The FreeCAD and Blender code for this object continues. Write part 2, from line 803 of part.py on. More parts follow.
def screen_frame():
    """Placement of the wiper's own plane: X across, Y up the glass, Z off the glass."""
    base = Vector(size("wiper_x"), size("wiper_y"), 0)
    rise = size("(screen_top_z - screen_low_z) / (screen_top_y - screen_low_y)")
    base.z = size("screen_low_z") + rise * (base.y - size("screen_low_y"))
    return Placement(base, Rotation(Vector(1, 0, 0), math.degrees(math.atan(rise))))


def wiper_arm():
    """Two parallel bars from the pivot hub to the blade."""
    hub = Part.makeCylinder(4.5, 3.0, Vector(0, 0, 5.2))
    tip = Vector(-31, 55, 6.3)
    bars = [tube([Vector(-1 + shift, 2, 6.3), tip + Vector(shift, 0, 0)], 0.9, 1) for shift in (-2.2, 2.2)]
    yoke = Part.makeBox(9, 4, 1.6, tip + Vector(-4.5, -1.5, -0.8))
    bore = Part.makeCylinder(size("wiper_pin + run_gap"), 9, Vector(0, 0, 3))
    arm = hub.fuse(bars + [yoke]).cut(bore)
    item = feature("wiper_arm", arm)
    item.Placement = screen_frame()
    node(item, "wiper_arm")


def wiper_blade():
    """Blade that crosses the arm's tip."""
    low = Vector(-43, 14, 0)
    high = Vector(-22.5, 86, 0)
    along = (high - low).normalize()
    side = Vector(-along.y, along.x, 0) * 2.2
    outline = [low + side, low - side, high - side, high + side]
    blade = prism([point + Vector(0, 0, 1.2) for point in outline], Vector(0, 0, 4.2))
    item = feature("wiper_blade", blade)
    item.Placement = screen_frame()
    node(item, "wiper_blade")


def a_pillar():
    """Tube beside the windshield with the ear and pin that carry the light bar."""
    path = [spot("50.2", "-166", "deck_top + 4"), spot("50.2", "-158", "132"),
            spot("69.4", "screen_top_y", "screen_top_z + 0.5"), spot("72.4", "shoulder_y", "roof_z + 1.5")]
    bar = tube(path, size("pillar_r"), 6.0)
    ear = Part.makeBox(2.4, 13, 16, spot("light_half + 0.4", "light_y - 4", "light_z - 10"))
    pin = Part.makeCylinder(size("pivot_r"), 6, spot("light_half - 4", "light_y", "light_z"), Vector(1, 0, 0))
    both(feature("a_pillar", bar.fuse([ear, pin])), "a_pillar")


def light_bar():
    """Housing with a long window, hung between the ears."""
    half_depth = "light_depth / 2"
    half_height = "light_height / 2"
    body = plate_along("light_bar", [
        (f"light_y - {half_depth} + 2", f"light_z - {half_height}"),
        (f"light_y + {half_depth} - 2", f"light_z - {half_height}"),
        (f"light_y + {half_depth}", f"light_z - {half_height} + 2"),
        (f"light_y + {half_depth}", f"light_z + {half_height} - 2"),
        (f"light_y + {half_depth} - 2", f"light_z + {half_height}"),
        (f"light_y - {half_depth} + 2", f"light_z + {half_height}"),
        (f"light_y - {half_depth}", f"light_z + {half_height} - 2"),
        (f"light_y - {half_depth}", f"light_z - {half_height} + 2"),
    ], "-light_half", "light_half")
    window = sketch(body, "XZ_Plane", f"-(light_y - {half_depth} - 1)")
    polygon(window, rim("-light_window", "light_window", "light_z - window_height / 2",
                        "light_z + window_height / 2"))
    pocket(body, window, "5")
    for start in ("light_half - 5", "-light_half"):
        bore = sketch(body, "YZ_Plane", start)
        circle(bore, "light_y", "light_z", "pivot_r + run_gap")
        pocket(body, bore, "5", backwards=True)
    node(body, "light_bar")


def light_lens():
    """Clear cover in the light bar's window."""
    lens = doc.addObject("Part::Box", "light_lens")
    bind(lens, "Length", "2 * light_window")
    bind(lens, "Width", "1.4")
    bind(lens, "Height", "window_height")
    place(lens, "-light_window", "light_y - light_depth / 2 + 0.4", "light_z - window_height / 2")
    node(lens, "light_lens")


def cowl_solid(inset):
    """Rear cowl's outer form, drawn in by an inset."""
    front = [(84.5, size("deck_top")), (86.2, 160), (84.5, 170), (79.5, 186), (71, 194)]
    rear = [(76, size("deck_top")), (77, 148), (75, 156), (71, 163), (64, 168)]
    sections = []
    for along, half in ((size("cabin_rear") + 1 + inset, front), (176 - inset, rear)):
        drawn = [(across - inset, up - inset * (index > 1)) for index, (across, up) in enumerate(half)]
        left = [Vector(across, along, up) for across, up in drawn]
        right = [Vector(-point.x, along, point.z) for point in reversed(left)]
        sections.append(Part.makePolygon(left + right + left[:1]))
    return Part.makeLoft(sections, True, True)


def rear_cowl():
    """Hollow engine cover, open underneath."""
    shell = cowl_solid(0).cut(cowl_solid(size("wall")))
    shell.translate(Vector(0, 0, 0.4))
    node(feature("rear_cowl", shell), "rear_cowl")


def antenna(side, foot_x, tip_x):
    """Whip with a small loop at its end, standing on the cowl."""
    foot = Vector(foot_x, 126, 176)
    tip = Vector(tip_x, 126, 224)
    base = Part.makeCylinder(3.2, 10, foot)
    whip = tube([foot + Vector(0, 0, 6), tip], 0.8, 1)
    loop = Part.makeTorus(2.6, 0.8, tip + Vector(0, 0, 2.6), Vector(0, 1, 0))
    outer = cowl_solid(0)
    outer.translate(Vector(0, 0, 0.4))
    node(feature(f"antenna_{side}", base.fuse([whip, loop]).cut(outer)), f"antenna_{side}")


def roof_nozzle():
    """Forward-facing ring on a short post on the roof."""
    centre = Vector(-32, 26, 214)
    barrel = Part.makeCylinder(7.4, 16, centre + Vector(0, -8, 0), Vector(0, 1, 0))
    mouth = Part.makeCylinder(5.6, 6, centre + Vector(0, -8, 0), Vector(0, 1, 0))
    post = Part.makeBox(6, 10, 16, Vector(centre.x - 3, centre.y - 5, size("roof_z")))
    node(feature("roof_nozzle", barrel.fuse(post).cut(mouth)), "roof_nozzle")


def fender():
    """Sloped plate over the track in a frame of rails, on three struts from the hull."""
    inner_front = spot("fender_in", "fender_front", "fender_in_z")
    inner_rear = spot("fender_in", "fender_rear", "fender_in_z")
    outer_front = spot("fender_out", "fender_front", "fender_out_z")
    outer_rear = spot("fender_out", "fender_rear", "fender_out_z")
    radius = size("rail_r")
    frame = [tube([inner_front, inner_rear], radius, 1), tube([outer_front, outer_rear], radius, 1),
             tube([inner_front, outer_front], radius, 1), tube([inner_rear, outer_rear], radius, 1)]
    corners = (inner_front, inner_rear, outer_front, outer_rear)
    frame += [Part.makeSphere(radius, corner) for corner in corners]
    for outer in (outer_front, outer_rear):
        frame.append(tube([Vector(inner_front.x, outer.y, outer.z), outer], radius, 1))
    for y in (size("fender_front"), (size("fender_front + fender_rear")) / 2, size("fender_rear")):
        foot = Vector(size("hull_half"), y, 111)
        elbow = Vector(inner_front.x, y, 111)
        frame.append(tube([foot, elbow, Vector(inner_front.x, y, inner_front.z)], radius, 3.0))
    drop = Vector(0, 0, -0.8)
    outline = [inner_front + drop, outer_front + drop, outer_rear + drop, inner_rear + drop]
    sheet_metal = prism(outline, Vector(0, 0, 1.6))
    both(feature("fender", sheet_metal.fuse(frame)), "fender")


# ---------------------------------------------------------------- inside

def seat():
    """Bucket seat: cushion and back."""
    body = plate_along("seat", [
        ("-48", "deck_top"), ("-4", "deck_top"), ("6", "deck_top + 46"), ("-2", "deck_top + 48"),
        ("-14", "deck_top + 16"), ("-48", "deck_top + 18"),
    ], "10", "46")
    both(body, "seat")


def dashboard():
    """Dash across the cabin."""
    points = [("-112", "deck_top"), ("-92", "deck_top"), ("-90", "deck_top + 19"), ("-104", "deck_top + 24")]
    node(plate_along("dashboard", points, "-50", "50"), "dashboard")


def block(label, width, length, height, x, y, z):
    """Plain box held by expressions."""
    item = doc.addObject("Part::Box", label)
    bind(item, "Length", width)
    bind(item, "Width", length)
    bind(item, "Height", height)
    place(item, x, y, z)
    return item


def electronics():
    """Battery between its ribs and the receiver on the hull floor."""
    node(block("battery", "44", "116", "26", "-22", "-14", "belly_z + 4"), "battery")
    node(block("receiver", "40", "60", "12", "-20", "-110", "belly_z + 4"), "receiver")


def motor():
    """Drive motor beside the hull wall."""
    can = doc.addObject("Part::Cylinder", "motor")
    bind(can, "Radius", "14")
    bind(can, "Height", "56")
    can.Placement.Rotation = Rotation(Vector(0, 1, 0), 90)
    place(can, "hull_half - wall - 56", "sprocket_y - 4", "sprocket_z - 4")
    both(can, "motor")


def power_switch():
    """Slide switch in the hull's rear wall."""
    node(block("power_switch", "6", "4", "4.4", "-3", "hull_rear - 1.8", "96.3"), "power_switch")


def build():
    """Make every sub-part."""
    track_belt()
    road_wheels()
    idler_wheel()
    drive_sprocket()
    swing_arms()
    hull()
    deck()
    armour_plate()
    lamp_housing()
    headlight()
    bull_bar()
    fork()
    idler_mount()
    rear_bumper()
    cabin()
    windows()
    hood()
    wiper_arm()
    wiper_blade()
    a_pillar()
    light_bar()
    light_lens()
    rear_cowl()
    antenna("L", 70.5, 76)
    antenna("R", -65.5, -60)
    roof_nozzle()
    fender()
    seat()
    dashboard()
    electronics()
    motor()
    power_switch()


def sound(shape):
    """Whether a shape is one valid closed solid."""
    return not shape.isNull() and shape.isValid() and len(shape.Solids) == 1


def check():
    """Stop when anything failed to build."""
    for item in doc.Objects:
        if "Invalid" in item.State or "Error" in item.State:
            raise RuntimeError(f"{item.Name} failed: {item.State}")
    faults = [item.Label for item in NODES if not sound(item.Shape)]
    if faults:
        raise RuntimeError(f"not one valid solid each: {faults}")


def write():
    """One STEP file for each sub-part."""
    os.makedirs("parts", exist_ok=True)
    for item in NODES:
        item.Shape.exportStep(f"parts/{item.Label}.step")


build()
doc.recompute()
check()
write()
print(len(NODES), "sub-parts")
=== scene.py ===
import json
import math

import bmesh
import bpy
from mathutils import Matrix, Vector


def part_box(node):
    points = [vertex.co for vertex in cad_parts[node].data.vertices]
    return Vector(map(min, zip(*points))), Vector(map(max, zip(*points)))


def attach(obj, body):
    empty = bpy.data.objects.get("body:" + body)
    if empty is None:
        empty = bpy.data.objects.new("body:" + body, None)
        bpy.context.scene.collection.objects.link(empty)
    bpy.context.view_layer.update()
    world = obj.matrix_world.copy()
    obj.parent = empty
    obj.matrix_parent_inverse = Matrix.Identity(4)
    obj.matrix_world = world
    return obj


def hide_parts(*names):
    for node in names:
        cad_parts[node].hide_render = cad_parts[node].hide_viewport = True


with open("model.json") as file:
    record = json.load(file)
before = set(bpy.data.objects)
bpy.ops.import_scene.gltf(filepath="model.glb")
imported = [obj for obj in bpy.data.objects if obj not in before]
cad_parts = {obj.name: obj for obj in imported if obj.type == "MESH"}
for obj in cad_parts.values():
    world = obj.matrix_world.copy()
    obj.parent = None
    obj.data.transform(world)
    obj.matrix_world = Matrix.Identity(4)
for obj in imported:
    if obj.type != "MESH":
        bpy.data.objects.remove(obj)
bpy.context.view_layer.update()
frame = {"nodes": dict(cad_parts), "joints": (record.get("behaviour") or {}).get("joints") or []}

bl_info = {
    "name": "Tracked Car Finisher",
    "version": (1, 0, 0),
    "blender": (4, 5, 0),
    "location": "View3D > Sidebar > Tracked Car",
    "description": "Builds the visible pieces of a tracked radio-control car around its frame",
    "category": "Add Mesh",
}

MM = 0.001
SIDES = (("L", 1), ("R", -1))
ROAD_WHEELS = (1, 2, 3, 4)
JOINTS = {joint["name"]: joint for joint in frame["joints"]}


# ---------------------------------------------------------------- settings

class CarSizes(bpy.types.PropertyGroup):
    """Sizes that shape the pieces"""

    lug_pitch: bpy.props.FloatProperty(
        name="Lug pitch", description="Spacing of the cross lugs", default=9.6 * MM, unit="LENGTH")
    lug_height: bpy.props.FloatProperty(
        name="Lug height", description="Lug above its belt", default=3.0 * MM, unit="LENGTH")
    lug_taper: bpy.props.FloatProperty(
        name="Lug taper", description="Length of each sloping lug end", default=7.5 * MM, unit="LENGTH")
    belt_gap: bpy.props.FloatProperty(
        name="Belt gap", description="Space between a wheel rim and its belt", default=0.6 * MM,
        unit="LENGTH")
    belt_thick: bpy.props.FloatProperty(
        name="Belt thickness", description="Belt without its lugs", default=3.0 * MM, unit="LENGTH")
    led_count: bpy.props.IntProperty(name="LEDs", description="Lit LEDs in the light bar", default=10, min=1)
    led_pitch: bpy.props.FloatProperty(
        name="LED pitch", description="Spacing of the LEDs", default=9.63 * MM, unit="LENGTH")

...

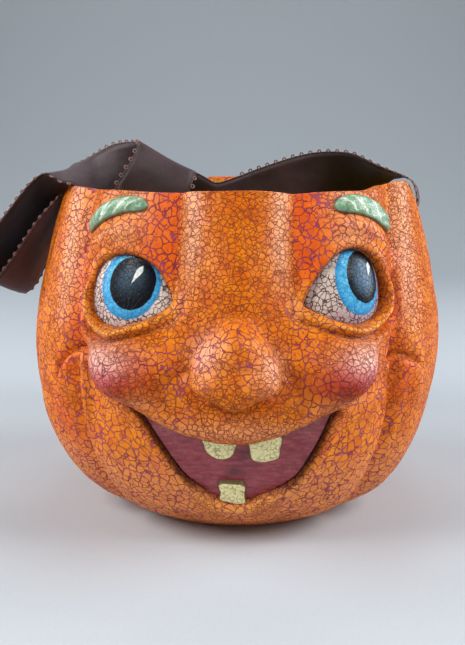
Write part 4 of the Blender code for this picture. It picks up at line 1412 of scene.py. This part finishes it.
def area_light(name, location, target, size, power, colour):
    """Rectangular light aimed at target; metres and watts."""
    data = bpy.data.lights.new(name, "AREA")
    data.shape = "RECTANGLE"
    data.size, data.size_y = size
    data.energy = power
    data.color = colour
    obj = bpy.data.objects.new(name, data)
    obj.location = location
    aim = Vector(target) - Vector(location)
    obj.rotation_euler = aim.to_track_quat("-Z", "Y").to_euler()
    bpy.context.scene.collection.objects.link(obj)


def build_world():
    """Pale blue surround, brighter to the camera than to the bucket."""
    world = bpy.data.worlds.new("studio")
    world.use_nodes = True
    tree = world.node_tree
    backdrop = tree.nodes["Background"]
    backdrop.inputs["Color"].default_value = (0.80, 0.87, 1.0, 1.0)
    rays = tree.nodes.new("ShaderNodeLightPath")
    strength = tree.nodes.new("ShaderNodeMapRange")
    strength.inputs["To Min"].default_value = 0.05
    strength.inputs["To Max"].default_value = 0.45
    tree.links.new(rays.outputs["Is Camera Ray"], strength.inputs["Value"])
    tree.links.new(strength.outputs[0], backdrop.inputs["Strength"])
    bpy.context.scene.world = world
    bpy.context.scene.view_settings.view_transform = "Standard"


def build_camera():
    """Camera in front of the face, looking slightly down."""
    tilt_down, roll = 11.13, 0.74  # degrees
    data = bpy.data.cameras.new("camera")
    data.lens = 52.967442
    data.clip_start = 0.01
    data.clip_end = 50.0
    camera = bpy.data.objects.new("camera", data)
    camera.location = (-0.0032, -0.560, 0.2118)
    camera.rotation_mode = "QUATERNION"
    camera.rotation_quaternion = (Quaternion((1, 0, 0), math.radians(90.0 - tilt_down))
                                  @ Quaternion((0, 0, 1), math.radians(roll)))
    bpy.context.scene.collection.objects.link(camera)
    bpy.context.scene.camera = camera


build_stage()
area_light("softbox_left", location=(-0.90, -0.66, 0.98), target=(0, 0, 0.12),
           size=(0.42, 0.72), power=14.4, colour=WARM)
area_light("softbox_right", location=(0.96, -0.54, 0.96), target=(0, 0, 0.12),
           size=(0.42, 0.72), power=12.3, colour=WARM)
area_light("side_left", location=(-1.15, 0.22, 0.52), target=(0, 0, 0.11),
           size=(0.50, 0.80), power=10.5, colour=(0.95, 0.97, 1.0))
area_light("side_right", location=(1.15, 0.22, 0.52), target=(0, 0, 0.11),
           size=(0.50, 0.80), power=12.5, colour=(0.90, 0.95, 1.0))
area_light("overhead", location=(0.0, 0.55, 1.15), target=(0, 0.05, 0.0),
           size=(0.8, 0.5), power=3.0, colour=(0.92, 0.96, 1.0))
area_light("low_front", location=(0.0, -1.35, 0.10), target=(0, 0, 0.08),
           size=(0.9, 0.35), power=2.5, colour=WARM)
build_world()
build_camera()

Task instructions: Return only the part of the records above that opens with the line containing "record = json.load(file)" and closes with the line containing "in imported if", ends included.

Finished task:
    record = json.load(file)
before = set(bpy.data.objects)
bpy.ops.import_scene.gltf(filepath="model.glb")
imported = [obj for obj in bpy.data.objects if obj not in before]
cad_parts = {obj.name: obj for obj in imported if obj.type == "MESH"}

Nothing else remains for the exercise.